[SUPPLIED MATERIAL start]
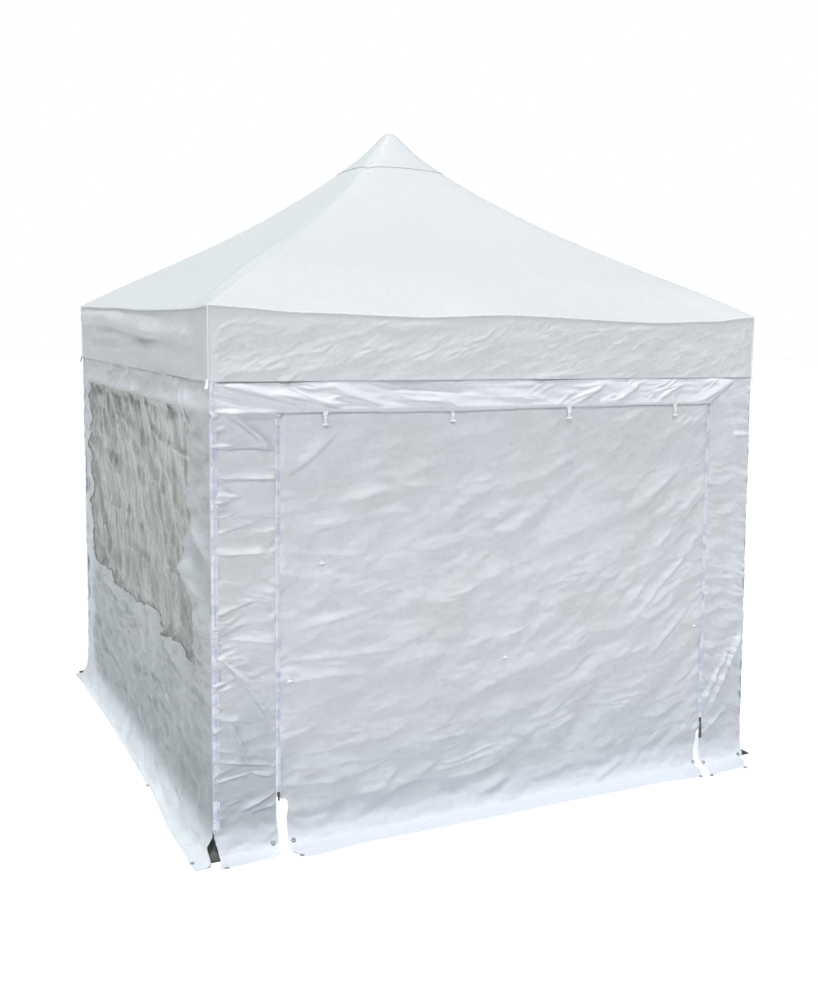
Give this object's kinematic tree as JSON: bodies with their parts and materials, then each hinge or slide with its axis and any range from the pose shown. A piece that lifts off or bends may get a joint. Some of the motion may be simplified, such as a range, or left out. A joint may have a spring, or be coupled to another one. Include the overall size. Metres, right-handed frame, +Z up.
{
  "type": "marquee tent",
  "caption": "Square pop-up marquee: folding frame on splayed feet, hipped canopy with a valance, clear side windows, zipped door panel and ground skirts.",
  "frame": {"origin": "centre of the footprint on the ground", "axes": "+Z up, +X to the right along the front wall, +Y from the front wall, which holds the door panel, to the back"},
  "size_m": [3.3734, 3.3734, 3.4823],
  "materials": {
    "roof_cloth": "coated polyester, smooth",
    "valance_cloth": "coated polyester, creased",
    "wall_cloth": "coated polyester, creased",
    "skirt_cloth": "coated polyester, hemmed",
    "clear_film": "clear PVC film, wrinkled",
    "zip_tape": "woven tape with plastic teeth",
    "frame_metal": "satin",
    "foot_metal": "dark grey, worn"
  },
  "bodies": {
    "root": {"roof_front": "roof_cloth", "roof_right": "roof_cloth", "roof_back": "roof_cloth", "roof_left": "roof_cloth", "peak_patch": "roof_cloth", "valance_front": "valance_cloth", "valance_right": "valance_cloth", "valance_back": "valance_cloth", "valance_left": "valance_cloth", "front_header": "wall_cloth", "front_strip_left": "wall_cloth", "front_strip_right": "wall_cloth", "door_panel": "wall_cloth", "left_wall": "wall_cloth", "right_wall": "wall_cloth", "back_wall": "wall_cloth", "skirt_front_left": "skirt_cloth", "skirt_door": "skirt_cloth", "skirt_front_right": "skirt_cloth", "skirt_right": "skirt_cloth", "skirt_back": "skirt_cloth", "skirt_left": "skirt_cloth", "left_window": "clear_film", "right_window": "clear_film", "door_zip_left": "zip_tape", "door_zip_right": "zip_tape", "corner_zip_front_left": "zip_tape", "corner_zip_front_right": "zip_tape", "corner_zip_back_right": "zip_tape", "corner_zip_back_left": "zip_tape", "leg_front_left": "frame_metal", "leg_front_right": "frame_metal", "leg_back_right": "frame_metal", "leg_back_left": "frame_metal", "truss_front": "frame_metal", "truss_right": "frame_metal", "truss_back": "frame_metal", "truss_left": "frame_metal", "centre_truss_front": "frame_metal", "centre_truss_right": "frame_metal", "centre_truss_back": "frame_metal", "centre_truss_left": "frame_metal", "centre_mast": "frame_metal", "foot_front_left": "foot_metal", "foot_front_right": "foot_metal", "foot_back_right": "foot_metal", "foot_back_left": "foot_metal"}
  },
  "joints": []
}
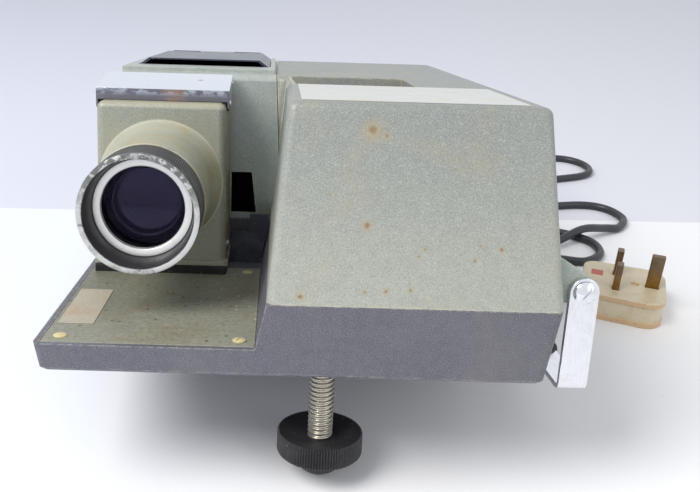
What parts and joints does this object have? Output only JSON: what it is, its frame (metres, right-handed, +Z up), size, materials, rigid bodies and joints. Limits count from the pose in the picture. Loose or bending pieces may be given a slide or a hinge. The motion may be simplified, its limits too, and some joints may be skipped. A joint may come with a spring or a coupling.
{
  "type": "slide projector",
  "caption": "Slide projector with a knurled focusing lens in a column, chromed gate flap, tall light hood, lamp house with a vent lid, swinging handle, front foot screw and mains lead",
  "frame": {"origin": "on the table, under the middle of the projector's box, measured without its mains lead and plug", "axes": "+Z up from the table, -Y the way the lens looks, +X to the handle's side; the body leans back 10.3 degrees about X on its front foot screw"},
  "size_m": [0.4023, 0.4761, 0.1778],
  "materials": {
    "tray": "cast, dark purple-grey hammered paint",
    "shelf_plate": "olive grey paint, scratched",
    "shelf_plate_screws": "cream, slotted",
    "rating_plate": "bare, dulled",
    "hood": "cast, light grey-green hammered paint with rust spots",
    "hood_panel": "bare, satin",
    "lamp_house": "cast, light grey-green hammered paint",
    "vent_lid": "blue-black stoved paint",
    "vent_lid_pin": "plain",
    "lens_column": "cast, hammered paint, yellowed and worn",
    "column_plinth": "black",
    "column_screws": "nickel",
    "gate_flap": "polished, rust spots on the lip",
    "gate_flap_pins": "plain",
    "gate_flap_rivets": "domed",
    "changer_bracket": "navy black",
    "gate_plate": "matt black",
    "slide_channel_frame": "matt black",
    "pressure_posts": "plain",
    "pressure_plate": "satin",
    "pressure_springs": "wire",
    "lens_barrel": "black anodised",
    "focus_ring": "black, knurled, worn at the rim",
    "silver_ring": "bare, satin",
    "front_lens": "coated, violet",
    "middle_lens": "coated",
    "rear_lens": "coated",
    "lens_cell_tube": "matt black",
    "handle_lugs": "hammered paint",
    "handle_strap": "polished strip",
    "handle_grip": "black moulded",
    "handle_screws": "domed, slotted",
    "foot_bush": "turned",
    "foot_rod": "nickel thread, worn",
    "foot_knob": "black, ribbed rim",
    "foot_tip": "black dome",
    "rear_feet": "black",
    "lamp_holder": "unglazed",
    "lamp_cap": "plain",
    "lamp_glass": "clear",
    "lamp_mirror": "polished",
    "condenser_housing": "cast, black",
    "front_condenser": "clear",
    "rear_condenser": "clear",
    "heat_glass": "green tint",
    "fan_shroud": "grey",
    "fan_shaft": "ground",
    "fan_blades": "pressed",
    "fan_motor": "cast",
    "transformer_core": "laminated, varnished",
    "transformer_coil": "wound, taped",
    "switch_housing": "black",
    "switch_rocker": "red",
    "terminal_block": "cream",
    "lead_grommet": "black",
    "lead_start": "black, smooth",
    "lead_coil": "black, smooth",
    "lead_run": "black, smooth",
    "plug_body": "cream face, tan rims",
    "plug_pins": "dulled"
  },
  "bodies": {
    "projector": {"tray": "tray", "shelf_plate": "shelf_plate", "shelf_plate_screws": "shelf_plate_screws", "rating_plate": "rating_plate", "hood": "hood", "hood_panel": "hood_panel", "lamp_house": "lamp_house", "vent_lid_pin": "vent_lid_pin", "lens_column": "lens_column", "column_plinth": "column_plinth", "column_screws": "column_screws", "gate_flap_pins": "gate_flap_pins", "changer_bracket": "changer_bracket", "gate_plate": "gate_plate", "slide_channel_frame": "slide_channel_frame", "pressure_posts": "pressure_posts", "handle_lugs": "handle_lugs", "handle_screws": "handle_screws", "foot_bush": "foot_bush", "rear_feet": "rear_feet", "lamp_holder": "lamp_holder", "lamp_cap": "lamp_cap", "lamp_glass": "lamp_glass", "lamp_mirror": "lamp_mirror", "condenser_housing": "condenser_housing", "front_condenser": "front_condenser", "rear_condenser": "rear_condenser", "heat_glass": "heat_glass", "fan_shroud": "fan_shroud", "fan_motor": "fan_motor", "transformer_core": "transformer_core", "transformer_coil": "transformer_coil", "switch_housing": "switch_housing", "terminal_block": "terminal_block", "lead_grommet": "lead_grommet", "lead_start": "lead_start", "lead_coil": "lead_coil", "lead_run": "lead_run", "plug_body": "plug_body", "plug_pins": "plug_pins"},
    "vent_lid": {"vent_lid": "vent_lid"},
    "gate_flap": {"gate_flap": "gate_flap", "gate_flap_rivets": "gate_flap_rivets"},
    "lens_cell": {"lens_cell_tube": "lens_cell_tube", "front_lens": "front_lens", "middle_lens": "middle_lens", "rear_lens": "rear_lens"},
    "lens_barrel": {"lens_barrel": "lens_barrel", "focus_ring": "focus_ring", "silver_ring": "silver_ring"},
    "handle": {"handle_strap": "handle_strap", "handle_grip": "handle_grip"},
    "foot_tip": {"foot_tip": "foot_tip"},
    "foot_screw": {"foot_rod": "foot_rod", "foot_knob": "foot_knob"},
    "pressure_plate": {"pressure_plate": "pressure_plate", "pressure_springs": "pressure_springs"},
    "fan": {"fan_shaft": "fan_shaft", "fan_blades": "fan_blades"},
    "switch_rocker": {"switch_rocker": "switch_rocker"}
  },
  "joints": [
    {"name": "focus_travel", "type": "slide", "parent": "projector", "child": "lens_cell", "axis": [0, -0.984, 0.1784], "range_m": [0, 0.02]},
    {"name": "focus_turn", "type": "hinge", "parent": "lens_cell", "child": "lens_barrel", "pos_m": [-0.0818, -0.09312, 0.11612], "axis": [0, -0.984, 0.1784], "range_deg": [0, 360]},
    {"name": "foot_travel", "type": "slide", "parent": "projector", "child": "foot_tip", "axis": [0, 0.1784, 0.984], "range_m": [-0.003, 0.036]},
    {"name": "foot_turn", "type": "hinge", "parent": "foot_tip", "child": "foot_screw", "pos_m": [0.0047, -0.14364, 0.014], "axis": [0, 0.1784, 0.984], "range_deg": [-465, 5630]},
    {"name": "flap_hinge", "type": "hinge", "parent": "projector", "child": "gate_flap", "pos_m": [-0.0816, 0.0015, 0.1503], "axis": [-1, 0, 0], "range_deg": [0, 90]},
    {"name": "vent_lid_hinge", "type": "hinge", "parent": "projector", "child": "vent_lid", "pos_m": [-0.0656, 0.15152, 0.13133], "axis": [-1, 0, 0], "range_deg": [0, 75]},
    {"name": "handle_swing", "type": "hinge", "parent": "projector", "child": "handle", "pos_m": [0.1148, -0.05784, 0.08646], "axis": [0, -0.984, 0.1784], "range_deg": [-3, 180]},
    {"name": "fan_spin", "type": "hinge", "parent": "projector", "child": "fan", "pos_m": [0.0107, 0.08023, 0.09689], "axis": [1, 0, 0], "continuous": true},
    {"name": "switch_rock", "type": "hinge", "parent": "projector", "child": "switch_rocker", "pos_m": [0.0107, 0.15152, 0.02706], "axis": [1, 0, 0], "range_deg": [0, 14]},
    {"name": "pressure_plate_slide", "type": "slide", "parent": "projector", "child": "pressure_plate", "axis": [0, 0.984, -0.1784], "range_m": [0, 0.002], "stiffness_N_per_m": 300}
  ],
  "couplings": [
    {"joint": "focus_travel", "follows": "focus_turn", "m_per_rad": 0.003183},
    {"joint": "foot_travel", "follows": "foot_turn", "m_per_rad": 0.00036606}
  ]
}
[SUPPLIED MATERIAL end]
■ INSTRUCTIONS FOR THE TASK
For this exercise, gather every line of the data that contains the word "joints".

■ TASK OUTPUT
  "joints": []
What parts and joints does this object have? Output only JSON: what it is, its frame (metres, right-handed, +Z up), size, materials, rigid bodies and joints. Limits count from the pose in the picture. Loose or bending pieces may be given a slide or a hinge. The motion may be simplified, its limits too, and some joints may be skipped. A joint may come with a spring or a coupling.
  "joints": [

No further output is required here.